Aí passei a conversar com ele como se fossemos velhos conhecidos, disse que entendia bem o que ele queria dizer, a pessoa fica fraquinha, perde a energia, a vontade, pois meu pai tinha diabetes e fazia hemodiálise. A mulher dele não tinha chegado a necessitar de um rim artificial.
Continuando o papo eu disse que na verdade nenhuma doença é boa, pois interfere na nossa disposição para tudo e muda a realidade ao redor, infelizmente. Ele ainda disse que o pior era a esposa ser um pouco difícil, não seguir o tratamento, e ter por hábito ser acumuladora. Emendei um "é difícil mesmo!" Compras guardadas, nos despedimos e desejei que a esposa tivesse boa saúde.
Alguns poderiam registrar a situação como trivial; perguntas, respostas, duas pessoas, sem qualquer vínculo. Mas não consegui tirar da cabeça o acontecido:
Primeiro, talvez uma outra pessoa achasse um atrevimento ele colocar seu ponto de vista a partir da compra feita, sendo ele o embalador.
Segundo, os embaladores podem deduzir, a partir das compras feitas pelas pessoas, o significado daquelas compras: mudança, faxina, festa, churrasco, bebê a vista... a perder de vista as possibilidades.
Terceiro, o que um senhor estaria fazendo, naquela idade (parecia ter mais de setenta), embalando compras de supermercado, aquela hora da noite? Possivelmente complementando renda, parca aposentadoria, e ainda corroída com medicamentos, tratamentos, alimentos com preço nas alturas. Ao invés de estar junto a esposa. Suposições.

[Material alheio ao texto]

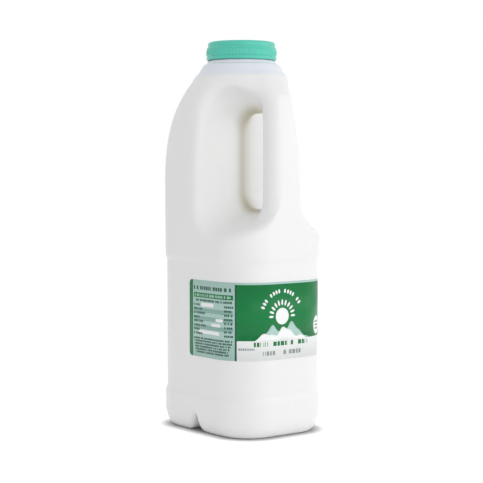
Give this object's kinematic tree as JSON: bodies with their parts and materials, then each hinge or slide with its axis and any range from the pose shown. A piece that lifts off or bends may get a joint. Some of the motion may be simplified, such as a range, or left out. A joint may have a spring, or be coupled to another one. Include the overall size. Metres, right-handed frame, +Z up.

Quarto, aquele senhor, apesar da idade, está ali disposto, contribuindo com sua energia, já que a aposentadoria sem atividade também é bem chata. Qualquer trabalho é melhor que trabalho algum. O problema é se é boa a remuneração ou se é explorado. Bom, pode se supor que não tem uma qualificação profissional para exercer outro tipo de trabalho ou que por causa, exatamente da idade, ser relegado pelas empresas.
Quinto, o embalador se apresentou atencioso e demonstrando necessidade de ser escutado.
Sexto, todos necessitam manter a convivência social e a cidade cada vez mais fria e distante. Esquecendo a vivência dos antigos povoados, das vilas, das pequenas localidades, onde ainda existe o elo de vizinhança.
Sétimo, chegando em casa arrependi, podia ter conversado mais com ele, pois no trabalho voluntário com pessoas que estão com diabetes, realizei orientações sobre a convivência com a situação.
Nono, realmente é muito bom um ambiente arejado, cheirando a limpeza. A saúde agradece.
Décimo, aquele diálogo se passou entre duas pessoas que se respeitaram e deram significação ao encontro.
Acabou que as divagações tomaram ideia de mandamento. Afinal, parece que vamos nos esquecendo dele também neste mundo louco e corrido, onde pessoas se tornam cada vez mais individualistas.